What is being asked - Reproduce, exactly and in full, only the lines below from the one containing "wall(label, lambda key: label_depth, lambda" through the one containing "its imported solids.".

Records shown -
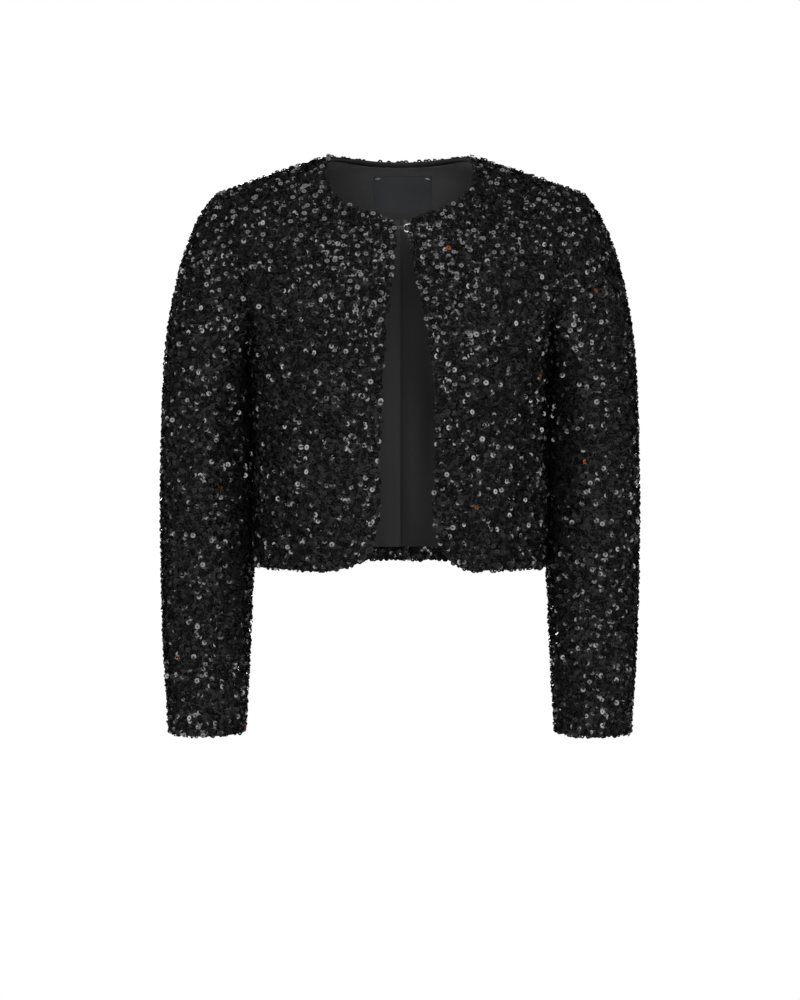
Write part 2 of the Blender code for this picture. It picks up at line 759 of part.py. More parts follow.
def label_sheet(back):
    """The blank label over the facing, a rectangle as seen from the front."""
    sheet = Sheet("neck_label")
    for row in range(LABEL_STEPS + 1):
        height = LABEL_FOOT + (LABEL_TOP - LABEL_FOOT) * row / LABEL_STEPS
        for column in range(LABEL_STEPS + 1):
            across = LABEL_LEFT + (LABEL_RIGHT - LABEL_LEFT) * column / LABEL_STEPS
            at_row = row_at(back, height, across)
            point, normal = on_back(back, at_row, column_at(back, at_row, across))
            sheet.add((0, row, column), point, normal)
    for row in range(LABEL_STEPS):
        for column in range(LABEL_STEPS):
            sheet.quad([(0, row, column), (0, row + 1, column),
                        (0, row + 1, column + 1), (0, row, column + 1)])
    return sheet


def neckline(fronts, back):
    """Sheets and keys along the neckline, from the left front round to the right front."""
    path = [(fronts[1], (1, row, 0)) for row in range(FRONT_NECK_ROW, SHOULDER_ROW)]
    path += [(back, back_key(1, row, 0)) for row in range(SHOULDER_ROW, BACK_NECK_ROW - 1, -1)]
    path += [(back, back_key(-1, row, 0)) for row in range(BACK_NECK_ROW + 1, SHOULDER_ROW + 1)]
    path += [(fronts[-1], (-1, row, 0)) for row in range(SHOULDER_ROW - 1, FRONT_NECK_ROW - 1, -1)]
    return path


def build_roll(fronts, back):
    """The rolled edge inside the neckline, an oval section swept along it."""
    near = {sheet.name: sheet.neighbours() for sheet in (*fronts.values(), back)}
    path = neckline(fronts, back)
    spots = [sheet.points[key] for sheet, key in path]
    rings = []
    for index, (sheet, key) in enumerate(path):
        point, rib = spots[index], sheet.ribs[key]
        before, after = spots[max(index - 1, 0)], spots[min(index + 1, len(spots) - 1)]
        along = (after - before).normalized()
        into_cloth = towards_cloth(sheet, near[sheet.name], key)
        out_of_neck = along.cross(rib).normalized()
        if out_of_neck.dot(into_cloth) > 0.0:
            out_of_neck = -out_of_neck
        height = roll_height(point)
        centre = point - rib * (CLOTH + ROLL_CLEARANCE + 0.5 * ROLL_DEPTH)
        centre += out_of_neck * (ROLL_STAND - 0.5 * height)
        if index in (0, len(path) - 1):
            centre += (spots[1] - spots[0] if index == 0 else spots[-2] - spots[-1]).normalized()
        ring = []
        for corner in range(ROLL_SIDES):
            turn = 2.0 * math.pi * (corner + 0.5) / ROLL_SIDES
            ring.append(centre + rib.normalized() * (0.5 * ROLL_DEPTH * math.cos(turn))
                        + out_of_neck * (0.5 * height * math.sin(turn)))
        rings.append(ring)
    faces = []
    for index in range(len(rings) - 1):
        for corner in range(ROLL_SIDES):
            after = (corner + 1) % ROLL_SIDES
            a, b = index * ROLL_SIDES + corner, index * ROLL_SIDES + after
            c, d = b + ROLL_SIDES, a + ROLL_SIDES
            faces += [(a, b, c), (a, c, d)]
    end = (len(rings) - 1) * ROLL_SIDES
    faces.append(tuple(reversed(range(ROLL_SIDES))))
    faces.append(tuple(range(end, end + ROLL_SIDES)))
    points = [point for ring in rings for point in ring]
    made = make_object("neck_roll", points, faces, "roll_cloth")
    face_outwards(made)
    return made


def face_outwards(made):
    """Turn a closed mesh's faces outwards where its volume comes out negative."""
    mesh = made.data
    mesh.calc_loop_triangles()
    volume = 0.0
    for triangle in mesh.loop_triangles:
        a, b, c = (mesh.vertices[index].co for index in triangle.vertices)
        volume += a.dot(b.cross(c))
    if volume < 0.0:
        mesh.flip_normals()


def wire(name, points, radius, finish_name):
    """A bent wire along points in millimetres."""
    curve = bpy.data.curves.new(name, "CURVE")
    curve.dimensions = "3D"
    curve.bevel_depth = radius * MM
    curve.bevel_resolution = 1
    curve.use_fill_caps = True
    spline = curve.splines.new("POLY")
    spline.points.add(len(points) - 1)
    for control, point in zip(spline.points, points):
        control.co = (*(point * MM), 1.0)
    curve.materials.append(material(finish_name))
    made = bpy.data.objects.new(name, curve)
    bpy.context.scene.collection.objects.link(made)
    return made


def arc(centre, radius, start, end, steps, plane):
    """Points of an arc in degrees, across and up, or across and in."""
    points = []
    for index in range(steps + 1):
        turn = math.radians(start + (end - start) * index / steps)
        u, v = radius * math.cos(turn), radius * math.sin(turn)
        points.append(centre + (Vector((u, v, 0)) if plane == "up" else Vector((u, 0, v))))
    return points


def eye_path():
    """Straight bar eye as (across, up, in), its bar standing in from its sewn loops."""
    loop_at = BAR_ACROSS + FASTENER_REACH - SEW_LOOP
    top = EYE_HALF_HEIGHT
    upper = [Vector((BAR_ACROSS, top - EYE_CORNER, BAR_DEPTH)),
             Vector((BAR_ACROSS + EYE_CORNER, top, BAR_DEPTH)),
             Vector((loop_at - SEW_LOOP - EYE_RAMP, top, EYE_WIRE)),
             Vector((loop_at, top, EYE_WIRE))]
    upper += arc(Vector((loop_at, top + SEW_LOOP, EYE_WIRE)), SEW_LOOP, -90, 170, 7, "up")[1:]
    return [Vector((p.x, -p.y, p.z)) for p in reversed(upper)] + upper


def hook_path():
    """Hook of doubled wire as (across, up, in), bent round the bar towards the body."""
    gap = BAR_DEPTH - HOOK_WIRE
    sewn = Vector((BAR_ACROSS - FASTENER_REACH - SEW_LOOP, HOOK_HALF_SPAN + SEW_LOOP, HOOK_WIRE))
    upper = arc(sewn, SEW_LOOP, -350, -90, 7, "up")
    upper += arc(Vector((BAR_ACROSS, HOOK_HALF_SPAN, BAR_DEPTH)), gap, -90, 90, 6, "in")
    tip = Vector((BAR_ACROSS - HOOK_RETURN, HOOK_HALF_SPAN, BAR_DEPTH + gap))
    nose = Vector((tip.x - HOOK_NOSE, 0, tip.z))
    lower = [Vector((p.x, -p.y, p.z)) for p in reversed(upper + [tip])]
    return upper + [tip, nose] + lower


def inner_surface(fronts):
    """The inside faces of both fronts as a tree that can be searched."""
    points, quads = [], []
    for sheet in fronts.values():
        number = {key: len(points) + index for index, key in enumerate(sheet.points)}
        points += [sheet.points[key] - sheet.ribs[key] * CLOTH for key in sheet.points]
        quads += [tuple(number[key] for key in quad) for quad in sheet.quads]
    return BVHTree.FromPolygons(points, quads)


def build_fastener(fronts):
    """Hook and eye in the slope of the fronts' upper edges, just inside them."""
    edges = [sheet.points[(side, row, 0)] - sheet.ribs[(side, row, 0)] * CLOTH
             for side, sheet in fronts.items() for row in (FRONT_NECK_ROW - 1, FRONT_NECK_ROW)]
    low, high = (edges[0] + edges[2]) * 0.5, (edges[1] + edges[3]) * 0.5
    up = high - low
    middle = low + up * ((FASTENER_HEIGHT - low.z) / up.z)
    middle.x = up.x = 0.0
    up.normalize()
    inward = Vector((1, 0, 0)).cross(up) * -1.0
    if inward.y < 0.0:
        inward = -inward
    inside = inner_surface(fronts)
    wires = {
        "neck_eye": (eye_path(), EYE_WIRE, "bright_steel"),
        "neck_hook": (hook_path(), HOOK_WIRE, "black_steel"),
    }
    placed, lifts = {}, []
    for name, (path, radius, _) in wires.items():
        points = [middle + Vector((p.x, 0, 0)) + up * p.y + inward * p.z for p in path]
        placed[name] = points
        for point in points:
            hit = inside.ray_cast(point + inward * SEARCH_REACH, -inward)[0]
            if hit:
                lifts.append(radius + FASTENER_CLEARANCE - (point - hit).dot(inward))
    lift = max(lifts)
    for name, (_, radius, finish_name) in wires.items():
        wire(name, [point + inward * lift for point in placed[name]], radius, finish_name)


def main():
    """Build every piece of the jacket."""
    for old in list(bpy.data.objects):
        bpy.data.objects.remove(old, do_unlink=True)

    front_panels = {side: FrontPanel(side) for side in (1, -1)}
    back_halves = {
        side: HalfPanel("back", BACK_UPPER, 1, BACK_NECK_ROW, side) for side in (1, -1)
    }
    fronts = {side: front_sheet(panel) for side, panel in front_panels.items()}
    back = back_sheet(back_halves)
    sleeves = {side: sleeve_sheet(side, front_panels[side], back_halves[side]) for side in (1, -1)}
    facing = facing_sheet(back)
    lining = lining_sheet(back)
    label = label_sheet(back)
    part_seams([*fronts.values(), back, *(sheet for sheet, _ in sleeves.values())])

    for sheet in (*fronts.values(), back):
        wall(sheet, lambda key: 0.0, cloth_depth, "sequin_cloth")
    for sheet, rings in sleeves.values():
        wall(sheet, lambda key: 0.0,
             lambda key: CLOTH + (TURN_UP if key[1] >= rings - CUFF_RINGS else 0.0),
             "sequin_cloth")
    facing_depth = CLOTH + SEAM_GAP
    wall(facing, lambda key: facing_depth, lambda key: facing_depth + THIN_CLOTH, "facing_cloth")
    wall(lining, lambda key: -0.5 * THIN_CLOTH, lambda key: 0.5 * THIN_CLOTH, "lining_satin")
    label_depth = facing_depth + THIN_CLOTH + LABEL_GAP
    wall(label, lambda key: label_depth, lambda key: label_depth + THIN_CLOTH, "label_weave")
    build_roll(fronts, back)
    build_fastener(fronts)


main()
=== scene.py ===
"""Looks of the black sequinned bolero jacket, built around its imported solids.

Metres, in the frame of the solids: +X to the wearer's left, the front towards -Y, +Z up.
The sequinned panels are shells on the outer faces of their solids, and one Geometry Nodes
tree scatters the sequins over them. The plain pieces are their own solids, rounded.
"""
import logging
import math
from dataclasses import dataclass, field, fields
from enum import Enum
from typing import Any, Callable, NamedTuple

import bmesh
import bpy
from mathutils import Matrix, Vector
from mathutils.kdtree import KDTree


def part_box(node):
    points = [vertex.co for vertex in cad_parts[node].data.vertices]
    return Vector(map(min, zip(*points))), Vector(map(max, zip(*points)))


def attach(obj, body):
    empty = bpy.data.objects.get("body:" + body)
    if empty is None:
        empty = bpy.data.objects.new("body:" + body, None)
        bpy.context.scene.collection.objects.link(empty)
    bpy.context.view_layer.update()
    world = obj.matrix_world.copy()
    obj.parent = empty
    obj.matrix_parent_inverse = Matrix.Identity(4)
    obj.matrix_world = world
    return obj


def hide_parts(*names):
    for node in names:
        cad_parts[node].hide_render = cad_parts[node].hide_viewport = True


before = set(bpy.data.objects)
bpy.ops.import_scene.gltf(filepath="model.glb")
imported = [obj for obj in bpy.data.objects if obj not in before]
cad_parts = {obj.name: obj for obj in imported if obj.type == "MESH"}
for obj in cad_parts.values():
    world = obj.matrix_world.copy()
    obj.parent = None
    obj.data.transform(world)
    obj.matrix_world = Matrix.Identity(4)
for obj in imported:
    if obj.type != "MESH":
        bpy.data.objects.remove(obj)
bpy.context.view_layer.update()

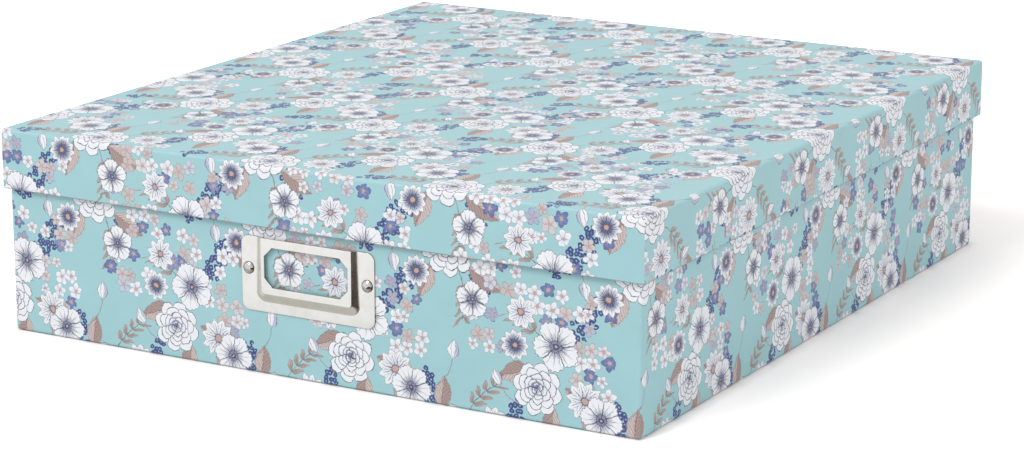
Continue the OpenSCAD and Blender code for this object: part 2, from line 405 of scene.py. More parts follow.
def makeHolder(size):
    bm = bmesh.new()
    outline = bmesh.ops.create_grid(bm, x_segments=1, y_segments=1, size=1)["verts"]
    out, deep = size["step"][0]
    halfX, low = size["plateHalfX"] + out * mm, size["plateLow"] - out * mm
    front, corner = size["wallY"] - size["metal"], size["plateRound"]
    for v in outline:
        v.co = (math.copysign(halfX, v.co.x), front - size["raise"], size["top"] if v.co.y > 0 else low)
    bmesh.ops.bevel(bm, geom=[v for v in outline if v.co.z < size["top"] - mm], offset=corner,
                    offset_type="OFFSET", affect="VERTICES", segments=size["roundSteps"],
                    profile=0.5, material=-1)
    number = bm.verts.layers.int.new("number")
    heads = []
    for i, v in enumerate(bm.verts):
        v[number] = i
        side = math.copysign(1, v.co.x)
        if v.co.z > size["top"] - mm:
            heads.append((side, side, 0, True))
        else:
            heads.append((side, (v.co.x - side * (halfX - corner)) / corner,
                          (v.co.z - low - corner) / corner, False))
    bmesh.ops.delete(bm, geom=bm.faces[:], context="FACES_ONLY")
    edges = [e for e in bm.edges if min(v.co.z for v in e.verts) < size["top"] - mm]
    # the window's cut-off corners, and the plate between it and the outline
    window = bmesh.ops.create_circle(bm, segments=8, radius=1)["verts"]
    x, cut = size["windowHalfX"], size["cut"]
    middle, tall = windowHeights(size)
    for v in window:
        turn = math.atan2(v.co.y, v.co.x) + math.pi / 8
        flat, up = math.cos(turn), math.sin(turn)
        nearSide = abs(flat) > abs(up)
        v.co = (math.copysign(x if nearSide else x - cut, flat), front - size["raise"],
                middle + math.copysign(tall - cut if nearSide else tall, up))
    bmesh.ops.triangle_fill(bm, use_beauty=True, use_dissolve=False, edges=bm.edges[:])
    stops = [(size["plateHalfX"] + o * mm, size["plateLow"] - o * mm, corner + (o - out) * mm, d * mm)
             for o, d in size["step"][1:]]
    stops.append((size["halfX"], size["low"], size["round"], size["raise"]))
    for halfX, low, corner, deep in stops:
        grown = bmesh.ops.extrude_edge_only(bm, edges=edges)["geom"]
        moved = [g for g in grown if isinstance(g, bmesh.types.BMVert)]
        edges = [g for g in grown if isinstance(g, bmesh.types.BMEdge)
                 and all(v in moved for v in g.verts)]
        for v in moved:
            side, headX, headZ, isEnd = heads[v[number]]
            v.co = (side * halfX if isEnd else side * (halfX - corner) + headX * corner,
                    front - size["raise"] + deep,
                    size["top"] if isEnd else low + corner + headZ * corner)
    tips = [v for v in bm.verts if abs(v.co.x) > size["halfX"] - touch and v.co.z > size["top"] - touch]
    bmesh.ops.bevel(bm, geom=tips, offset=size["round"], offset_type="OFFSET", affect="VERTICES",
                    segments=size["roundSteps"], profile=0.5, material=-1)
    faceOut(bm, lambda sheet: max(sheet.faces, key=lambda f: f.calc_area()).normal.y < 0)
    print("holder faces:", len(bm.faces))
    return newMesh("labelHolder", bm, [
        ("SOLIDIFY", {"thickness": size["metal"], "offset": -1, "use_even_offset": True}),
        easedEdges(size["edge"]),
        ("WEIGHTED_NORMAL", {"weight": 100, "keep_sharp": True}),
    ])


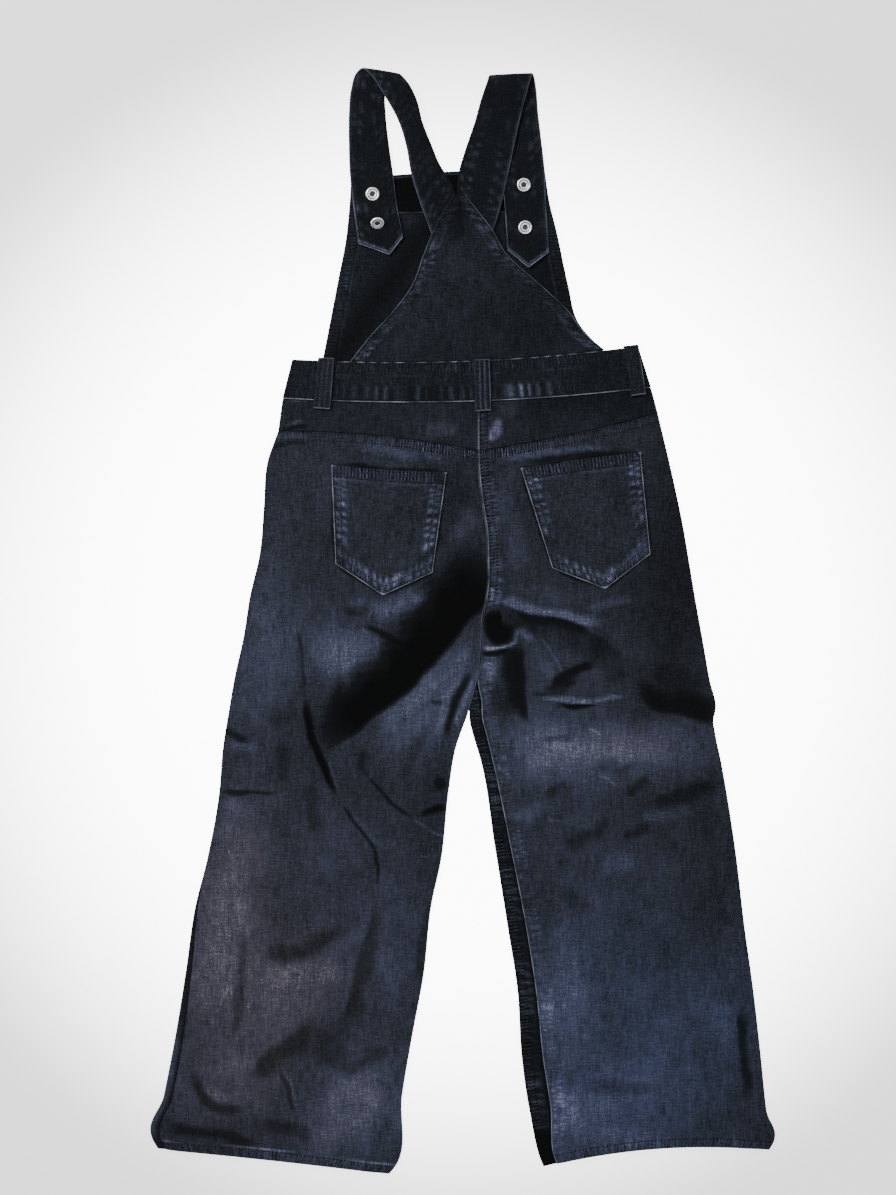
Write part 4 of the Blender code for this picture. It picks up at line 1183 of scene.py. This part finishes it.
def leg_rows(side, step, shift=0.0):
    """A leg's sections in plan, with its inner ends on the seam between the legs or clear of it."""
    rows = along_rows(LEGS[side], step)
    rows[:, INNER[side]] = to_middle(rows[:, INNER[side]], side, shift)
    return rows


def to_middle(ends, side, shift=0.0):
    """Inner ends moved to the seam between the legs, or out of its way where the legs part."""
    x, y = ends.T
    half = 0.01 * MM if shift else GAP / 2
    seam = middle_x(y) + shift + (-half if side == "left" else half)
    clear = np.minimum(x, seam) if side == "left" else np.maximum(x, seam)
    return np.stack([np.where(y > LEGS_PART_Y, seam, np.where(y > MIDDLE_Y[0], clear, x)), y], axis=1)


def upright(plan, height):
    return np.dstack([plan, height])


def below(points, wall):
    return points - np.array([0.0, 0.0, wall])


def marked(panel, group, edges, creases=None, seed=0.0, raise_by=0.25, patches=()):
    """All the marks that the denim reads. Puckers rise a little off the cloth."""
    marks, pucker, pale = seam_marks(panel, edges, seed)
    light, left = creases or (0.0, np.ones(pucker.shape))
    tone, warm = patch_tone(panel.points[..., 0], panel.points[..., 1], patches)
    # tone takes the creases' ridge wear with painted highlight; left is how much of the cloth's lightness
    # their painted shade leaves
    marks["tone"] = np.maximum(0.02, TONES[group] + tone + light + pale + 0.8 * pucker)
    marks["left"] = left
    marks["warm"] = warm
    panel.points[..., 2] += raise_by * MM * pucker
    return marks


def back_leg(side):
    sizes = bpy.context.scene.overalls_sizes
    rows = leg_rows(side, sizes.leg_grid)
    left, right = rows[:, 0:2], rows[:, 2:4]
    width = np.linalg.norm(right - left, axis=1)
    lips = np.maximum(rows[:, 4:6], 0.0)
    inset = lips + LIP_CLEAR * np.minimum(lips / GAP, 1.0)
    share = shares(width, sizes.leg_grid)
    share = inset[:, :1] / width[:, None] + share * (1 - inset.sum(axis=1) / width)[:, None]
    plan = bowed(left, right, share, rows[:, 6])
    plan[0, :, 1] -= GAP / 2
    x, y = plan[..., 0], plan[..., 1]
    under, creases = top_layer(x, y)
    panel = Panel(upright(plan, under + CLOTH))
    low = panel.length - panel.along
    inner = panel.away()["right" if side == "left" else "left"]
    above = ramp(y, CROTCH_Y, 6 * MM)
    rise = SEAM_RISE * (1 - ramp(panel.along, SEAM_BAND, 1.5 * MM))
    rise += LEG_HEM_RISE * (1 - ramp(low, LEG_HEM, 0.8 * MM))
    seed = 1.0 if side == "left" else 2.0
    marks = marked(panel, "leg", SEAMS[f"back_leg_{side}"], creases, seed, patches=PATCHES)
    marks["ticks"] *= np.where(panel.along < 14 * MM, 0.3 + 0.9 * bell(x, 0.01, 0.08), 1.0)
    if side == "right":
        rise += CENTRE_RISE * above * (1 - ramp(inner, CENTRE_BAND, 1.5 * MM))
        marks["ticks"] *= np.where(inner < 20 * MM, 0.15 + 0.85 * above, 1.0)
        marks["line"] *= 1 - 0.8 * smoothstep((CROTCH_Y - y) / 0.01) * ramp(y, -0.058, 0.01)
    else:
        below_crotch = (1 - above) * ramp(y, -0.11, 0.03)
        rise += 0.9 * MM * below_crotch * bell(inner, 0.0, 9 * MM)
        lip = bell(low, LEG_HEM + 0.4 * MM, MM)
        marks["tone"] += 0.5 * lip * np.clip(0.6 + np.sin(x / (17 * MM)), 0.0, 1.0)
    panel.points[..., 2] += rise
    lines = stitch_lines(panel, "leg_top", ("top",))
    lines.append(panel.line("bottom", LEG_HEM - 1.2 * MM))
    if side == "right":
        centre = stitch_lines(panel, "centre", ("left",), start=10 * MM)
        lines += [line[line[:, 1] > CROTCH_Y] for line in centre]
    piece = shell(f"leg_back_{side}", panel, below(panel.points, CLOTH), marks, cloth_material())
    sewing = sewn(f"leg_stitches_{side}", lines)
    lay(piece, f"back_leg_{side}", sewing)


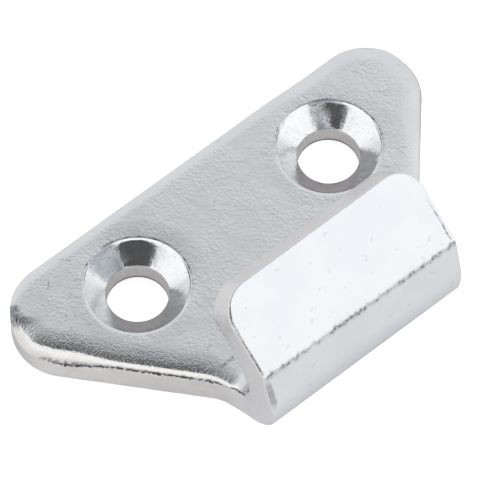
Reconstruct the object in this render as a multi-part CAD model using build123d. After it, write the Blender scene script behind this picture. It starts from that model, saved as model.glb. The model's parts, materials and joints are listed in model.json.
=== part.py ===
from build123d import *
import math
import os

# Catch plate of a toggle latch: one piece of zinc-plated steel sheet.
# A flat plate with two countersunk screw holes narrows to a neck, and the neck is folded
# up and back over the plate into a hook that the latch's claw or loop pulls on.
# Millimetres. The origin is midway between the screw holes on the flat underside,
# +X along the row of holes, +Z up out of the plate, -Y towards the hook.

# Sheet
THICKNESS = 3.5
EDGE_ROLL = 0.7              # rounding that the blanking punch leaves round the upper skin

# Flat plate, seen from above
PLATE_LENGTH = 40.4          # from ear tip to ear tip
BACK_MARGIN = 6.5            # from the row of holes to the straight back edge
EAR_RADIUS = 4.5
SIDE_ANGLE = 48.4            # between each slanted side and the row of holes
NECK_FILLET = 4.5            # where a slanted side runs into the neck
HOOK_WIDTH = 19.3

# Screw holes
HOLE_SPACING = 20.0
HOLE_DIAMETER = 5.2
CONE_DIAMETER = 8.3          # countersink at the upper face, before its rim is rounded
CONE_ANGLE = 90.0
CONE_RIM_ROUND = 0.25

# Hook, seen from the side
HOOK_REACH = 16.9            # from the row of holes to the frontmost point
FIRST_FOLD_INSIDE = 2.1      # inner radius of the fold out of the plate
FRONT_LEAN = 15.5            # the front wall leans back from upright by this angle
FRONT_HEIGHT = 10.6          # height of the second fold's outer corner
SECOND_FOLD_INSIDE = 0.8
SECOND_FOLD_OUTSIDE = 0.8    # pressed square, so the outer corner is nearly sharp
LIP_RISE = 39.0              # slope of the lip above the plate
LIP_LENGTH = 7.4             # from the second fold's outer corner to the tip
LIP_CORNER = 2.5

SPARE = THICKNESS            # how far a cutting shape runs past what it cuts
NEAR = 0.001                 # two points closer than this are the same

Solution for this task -
    wall(label, lambda key: label_depth, lambda key: label_depth + THIN_CLOTH, "label_weave")
    build_roll(fronts, back)
    build_fastener(fronts)


main()
=== scene.py ===
"""Looks of the black sequinned bolero jacket, built around its imported solids.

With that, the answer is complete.